Going Monadic

This is tutorial explains how to make a script to remove duplicated files in a directory in Haskell. As so this program was written as an introduction to monadic programming.

I'm going to use md5 hash do compare each file. This means that files with the same md5 have the the same content and so are duplicated.

md5 :: ByteString -> Digest MD5 md5 = hash

A ByteString is a binary string, it's a block of memory with the file content, this function receives a file content (in bytestring form) and hash's it.
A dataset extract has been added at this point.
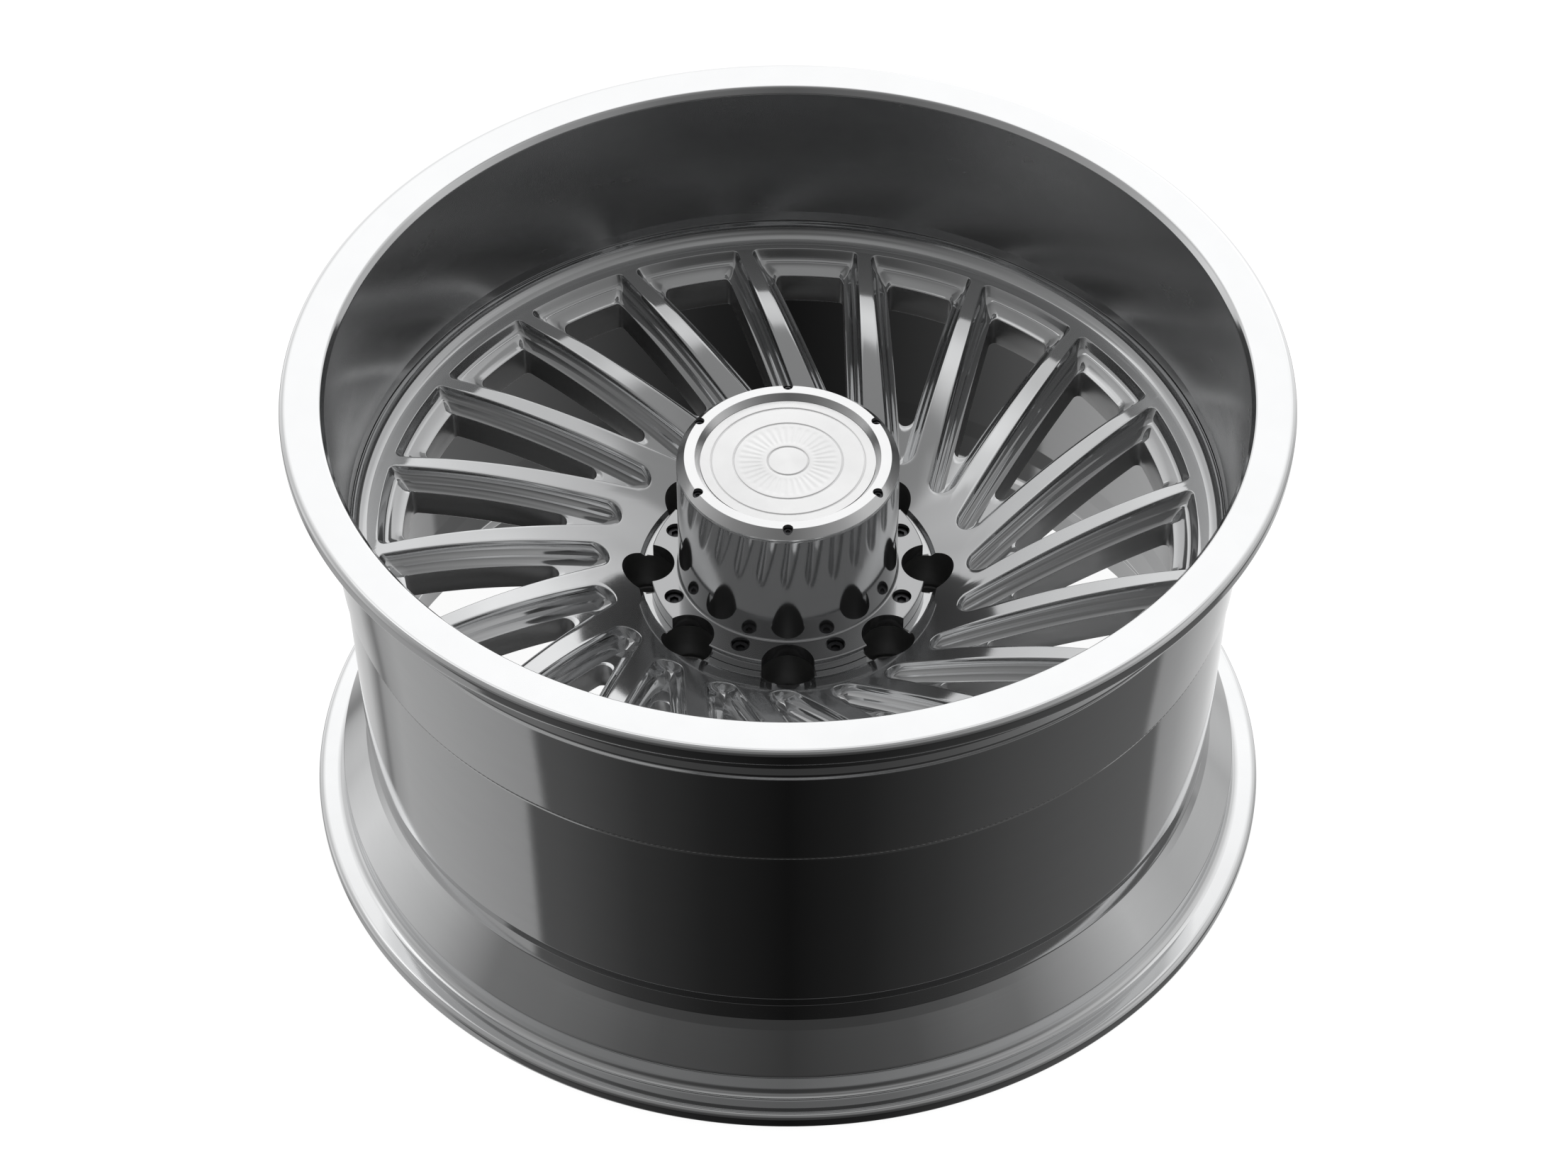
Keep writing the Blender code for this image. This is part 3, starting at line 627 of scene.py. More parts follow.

Lets read a file content with readFile :: FilePath -> IO ByteString a function that takes a String (FilePath) and returns the binary content of a file inside an IO. To escape IO we can use left arrow <- . This arrow decapsulate the things inside IO. In this example : (content <- readFile fp) content is not of type IO ByteString but ByteString.

I'll return a pair of the file's name and it's hash:

makeHash :: FilePath -> IO (FilePath, Digest MD5) makeHash fp = do content <- readFile fp return (fp, md5 content)

Assuming I apply this function to every file in a directory I can find which files are duplicated by comparing the second element of each pair (hash).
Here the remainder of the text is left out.